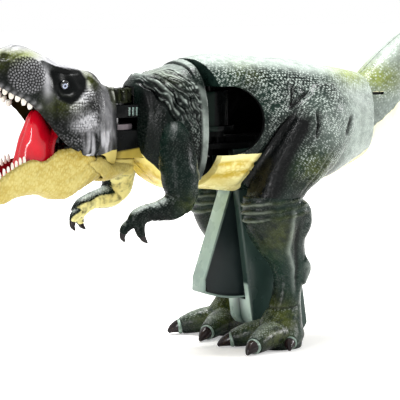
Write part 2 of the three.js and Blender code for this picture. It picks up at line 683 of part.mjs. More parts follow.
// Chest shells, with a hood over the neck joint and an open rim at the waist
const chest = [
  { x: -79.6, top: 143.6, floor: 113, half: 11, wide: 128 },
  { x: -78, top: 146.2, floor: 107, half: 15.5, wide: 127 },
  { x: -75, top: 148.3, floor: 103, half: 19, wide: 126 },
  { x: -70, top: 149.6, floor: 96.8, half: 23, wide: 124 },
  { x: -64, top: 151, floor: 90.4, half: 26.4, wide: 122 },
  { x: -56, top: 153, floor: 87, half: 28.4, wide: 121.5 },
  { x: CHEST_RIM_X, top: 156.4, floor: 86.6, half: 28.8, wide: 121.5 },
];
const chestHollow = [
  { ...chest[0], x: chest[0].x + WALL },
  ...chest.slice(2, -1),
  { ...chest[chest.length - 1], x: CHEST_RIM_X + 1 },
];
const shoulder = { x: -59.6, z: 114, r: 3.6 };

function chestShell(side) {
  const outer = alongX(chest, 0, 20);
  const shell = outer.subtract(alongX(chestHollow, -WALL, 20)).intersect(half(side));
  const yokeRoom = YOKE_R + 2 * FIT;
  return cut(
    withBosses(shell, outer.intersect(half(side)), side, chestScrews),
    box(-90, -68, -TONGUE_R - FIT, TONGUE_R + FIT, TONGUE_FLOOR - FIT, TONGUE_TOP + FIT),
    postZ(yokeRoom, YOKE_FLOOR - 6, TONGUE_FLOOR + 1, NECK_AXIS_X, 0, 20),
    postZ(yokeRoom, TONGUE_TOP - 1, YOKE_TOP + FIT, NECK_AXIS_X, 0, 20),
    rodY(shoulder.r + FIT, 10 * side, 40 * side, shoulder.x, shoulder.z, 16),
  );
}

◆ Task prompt
Return all of the data precisely as it appears.

◆ Solved problem
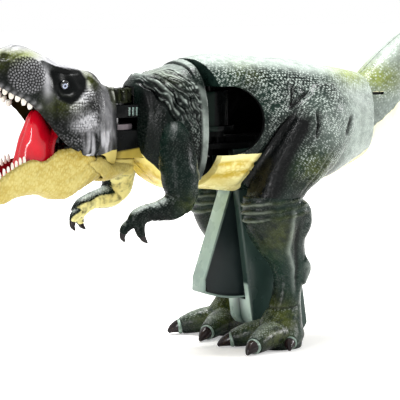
Write part 2 of the three.js and Blender code for this picture. It picks up at line 683 of part.mjs. More parts follow.
// Chest shells, with a hood over the neck joint and an open rim at the waist
const chest = [
  { x: -79.6, top: 143.6, floor: 113, half: 11, wide: 128 },
  { x: -78, top: 146.2, floor: 107, half: 15.5, wide: 127 },
  { x: -75, top: 148.3, floor: 103, half: 19, wide: 126 },
  { x: -70, top: 149.6, floor: 96.8, half: 23, wide: 124 },
  { x: -64, top: 151, floor: 90.4, half: 26.4, wide: 122 },
  { x: -56, top: 153, floor: 87, half: 28.4, wide: 121.5 },
  { x: CHEST_RIM_X, top: 156.4, floor: 86.6, half: 28.8, wide: 121.5 },
];
const chestHollow = [
  { ...chest[0], x: chest[0].x + WALL },
  ...chest.slice(2, -1),
  { ...chest[chest.length - 1], x: CHEST_RIM_X + 1 },
];
const shoulder = { x: -59.6, z: 114, r: 3.6 };

function chestShell(side) {
  const outer = alongX(chest, 0, 20);
  const shell = outer.subtract(alongX(chestHollow, -WALL, 20)).intersect(half(side));
  const yokeRoom = YOKE_R + 2 * FIT;
  return cut(
    withBosses(shell, outer.intersect(half(side)), side, chestScrews),
    box(-90, -68, -TONGUE_R - FIT, TONGUE_R + FIT, TONGUE_FLOOR - FIT, TONGUE_TOP + FIT),
    postZ(yokeRoom, YOKE_FLOOR - 6, TONGUE_FLOOR + 1, NECK_AXIS_X, 0, 20),
    postZ(yokeRoom, TONGUE_TOP - 1, YOKE_TOP + FIT, NECK_AXIS_X, 0, 20),
    rodY(shoulder.r + FIT, 10 * side, 40 * side, shoulder.x, shoulder.z, 16),
  );
}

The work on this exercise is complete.